The Downfall of DOM and the Rise of UI Testing title image

The Downfall of DOM and the Rise of UI Testing

In our last post, we looked at the multiple layers of testing and where UI tests fit into your overall architecture. In case you didn’t read it, here’s a TLDR:

Testing architecture can be grouped into 3 “layers”:

  1. Unit tests
  2. Integration tests
  3. UI tests

Layer 1 tests tiny chunks of code in complete isolation. Layer 2 tests larger pieces of code in partial isolation. Layer 3 tests your entire application “end-to-end”, meaning that it checks that all the parts of your tech stack are working together as expected.

In this post, we’ll be focusing on Layer 3 specifically.

First, we need to make an important distinction - although we’re talking about DOM-based testing as a Layer 3 solution, we need to keep in mind that DOM-based testing is not actually UI testing.

Real users do not interact with the DOM - they interact with a visual representation of the DOM (aka the User Interface). The term “DOM-based UI testing” is misleading and incorrect. Although the DOM and the UI are related, they are different.

Recall our diagram from the previous post that illustrates end-to-end (e2e) testing in the form of a UI test

This is not what a DOM-based test is actually doing. In reality, it’s short-circuiting this flow by interfacing with the DOM. A more accurate representation of DOM-based testing looks like this:

Our “Testing Agent” is Selenium/Cypress/any DOM-based solution that is executing your tests. We’ve completely omitted the actual user interface, so we are not actually testing our UI at all. Our testing agent takes the place of a real user, but it does not interface with our application in same way that a human does.

While DOM-based tests and UI tests are functionally similar and both attempt to act as a Layer 3 solution, we will see that true UI testing using Rainforest Automation is a superior solution.

DOM-based testing

Selenium works by emulating a user’s interactions with the browser. A test might look something like:

  1. Navigate to a URL
  2. Locate an HTML element on the page
  3. Perform an action on the HTML element
  4. Check if the UI has been updated as expected

Great, we are now supremely confident that our button (and all the things hooked up to the button) are working as intended! On the surface, this seems like a bullet-proof method for ensuring quality. However, as we dig deeper we start to see that this approach has many holes.

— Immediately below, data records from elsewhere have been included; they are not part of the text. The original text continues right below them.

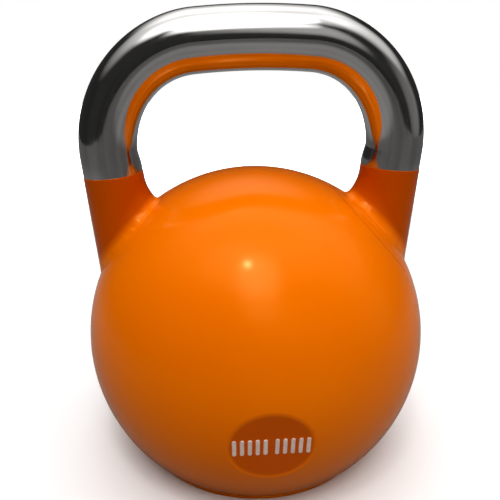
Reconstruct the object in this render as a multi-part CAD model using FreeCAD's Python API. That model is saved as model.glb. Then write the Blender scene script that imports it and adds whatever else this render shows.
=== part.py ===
import FreeCAD, Part
import math
import os

# Competition kettlebell, built as a welded and filled steel assembly.
# Millimetres. X runs along the grip bar, -Y is the front with the weight marks, +Z is up.
# The origin is the centre of the foot, on the surface the kettlebell stands on.

V = FreeCAD.Vector
UP = V(0, 0, 1)
DOWN = V(0, 0, -1)
SIDEWAYS = V(1, 0, 0)
DEPTHWISE = V(0, 1, 0)
ORIGIN = V(0, 0, 0)
MM3_TO_KG_OF_STEEL = 7.85e-6

# ball
BALL_RADIUS = 105.0
BALL_CENTRE_Z = 75.0
WALL = 4.0
BALL_CENTRE = V(0, 0, BALL_CENTRE_Z)
CAVITY_RADIUS = BALL_RADIUS - WALL

# foot plate and its filler hole
FOOT_RADIUS = 75.6
FOOT_EDGE = 0.8
BASE_SEAM_Z = 6.0
BASE_PLATE_TOP_Z = 13.0
SPIGOT_CLEARANCE = 0.3
PLUG_THREAD_RADIUS = 10.0
PLUG_HEAD_RADIUS = 15.0
PLUG_HEAD_HEIGHT = 3.6
PLUG_RECESS_RADIUS = 17.0
PLUG_RECESS_DEPTH = 5.6
PLUG_HEX_ACROSS_FLATS = 10.0
PLUG_HEX_DEPTH = 7.0
WASHER_THICKNESS = 1.2
UNDERCUT_INNER_RADIUS = 24.0
UNDERCUT_OUTER_RADIUS = 60.0
UNDERCUT_DEPTH = 1.2

# grip bar: an arched crown, two bends and two legs that lean in towards the ball
BAR_RADIUS = 16.5
BAR_WALL = 5.5
BAR_TOP_Z = BALL_CENTRE_Z + 175.2
CROWN_HALF_LENGTH = 31.4
CROWN_RISE = 1.25
BEND_RADIUS = 55.5
LEG_LEAN = math.radians(4.4)

# horns, and the polished collars between bar and horn
HORN_TOP_Z = BALL_CENTRE_Z + 104.6
HORN_TOP_RADIUS = 17.2
HORN_TAPER = 0.018
HORN_DEPTH = 82.0
HORN_FILLET = 8.5
FOOT_CIRCLE_TILT = math.radians(48.3)
FOOT_CIRCLE_HALF_ANGLE = math.radians(22.5)
COLLAR_LENGTH = 13.5
COLLAR_LIP = 0.3
COLLAR_LAND = 2.5
DOWEL_IN_LEG = 9.5
DOWEL_IN_HORN = 27.0
DOWEL_CLEARANCE = 0.05

# flat land on the front, with its row of marks
LAND_RADIUS = 23.5
LAND_TILT = math.radians(9.0)
MARK_COUNT = 10
MARK_PITCH = 4.0
MARK_GROUP_GAP = 2.0
MARK_WIDTH = 2.2
MARK_HEIGHT = 11.0
MARK_PROUD = 0.35
MARK_ROOT = 0.25

# seams and inside; the girth seam runs just above the land
GIRTH_Z = BALL_CENTRE_Z + 12.0
WELD_HALF_WIDTH = 1.6
WELD_DEPTH = 3.0
BACKING_RING_HEIGHT = 20.0
BACKING_RING_THICKNESS = 2.5
FILL_LEVEL_Z = 31.4
FILL_CLEARANCE = 0.2


def polar(radius, angle_from_up):
    """A point in the XZ plane on a circle about the ball's centre."""
    return BALL_CENTRE + V(radius * math.sin(angle_from_up), 0, radius * math.cos(angle_from_up))


def mirrored(shape):
    return shape.mirror(ORIGIN, SIDEWAYS)


def cylinder(radius, low_z, high_z):
    return Part.makeCylinder(radius, high_z - low_z, V(0, 0, low_z))


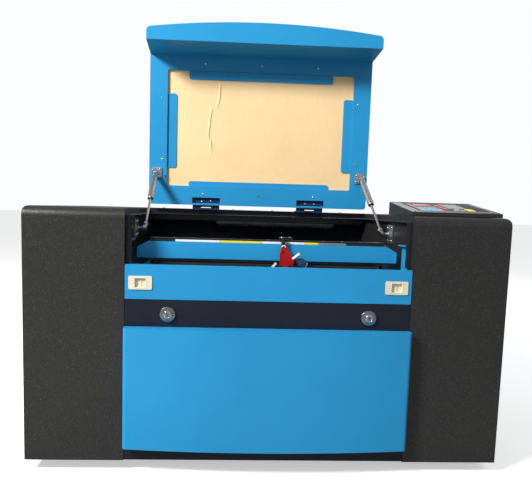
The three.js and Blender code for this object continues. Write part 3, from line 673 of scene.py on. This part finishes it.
# ---- gantry: belts, head fittings and the scale on the beam -----------------------------------
def belt(bm, path, width_axis, width, thick=1.1, tooth=0.9, pitch=5.0):
    """Toothed belt along a closed path of metre points, teeth inwards, width along width_axis."""
    width_axis = Vector(width_axis)
    count = len(path)
    middle = sum((Vector(p) for p in path), Vector()) / count
    half = width_axis * width * MM / 2
    inner, outer = [], []
    for k, p in enumerate(path):
        p = Vector(p)
        along = (Vector(path[(k + 1) % count]) - Vector(path[k - 1])).normalized()
        normal = along.cross(width_axis)
        if normal.dot(p - middle) < 0:
            normal = -normal
        inner.append([bm.verts.new(p - half), bm.verts.new(p + half)])
        p += normal * thick * MM
        outer.append([bm.verts.new(p - half), bm.verts.new(p + half)])
    for k in range(count):
        j = (k + 1) % count
        bm.faces.new((inner[k][0], inner[j][0], inner[j][1], inner[k][1]))
        bm.faces.new((outer[k][0], outer[j][0], outer[j][1], outer[k][1]))
        bm.faces.new((inner[k][0], inner[j][0], outer[j][0], outer[k][0]))
        bm.faces.new((inner[k][1], inner[j][1], outer[j][1], outer[k][1]))
    for k in range(count):
        a, b = Vector(path[k]), Vector(path[(k + 1) % count])
        length = (b - a).length / MM
        if length < 3 * pitch:
            continue
        along = (b - a).normalized()
        normal = along.cross(width_axis)
        if normal.dot((a + b) / 2 - middle) > 0:
            normal = -normal
        frame_axes = Matrix((along, width_axis, normal)).transposed().to_4x4()
        for m in range(int(length / pitch)):
            frame_axes.translation = a + along * (m + 0.5) * pitch * MM
            slab(bm, frame_axes, plate(pitch * 0.5, width), -0.1, tooth, 0.25)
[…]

The first red flag is that our layer 3 solution suffers from the the same pitfall as layers 1 and 2 - we are writing code to test our application. This test might look something like:


# find button
button = driver.find_elements_by_xpath('//*[@id="editor"]/table/tbody/tr[3]/td[3]/input')[0]

# click button
button.click()

# check that the "bar" class is applied to some another element
element.find_elements_by_xpath('//table/tbody/tr/td/div')[0]
assert element.get_attribute('class') == 'bar'

Although Selenium has ruled the world of DOM-based testing for over a decade, there are alternative solutions that are focused on providing a better user experience. A popular choice is Cypress, which claims to fix the shortcomings of Selenium. It’s hard to dispute that Cypress is a much better tool, but it fundamentally cannot escape the same pitfalls of Selenium (or any DOM-based testing solution) falls into.

The Downfalls of DOM-based testing

Skilled Engineers are required

If that tiny code snippet scared you, you are not alone. Keep in mind that it is a very contrived, simplistic example that does not capture all the technical know-how required to adequately test a UI with Selenium. This means you need to hire skilled QA engineers to write your automation scripts - and like most engineers, they are not cheap. Wouldn’t it be nice if your expensive engineers could focus on building things that being value to your users instead of testing things?

This does not mean QA engineers do not have a place in your organization. Instead of spending their time writing code, they should be empowered to think strategically by doing things like:

  • planning their QA methodologies
  • deciding what should be covered
  • deciding when tests should be run based on the impact to the business

Often times, QA engineers operate separately from the rest of your engineering team. A typical workflow looks like:

Product team
  1. creates requirements for a feature
Engineer 1
  1. interprets the requirements
  2. writes the code + unit tests for the feature
Engineer 2
  1. reviews the code
  2. rejects and sends it back to step 2, or approves and forwards it to step 4.
QA engineer
  1. interprets the requirements from the product team
  2. tests that the feature works as intended
  3. writes Selenium scripts
  4. sends code + unit tests + Selenium scripts on to whoever is responsible for releasing the code to production

In modern engineering organizations, step 4 should often be unnecessary. Why do we need an additional engineer to spend their time interpreting product requirements and writing an additional layer of code? If Engineer 1 is responsible for unit tests, why aren’t they responsible for UI tests also?

Answer: existing DOM-based tooling is not good enough and is complicated to use. At some point, it’s much cheaper to hire a dedicated QA person to handle these things because Engineer 1 is not an expert in Selenium. Their time is expensive, and we don’t want to eat it up by having them do work they are not efficient at doing.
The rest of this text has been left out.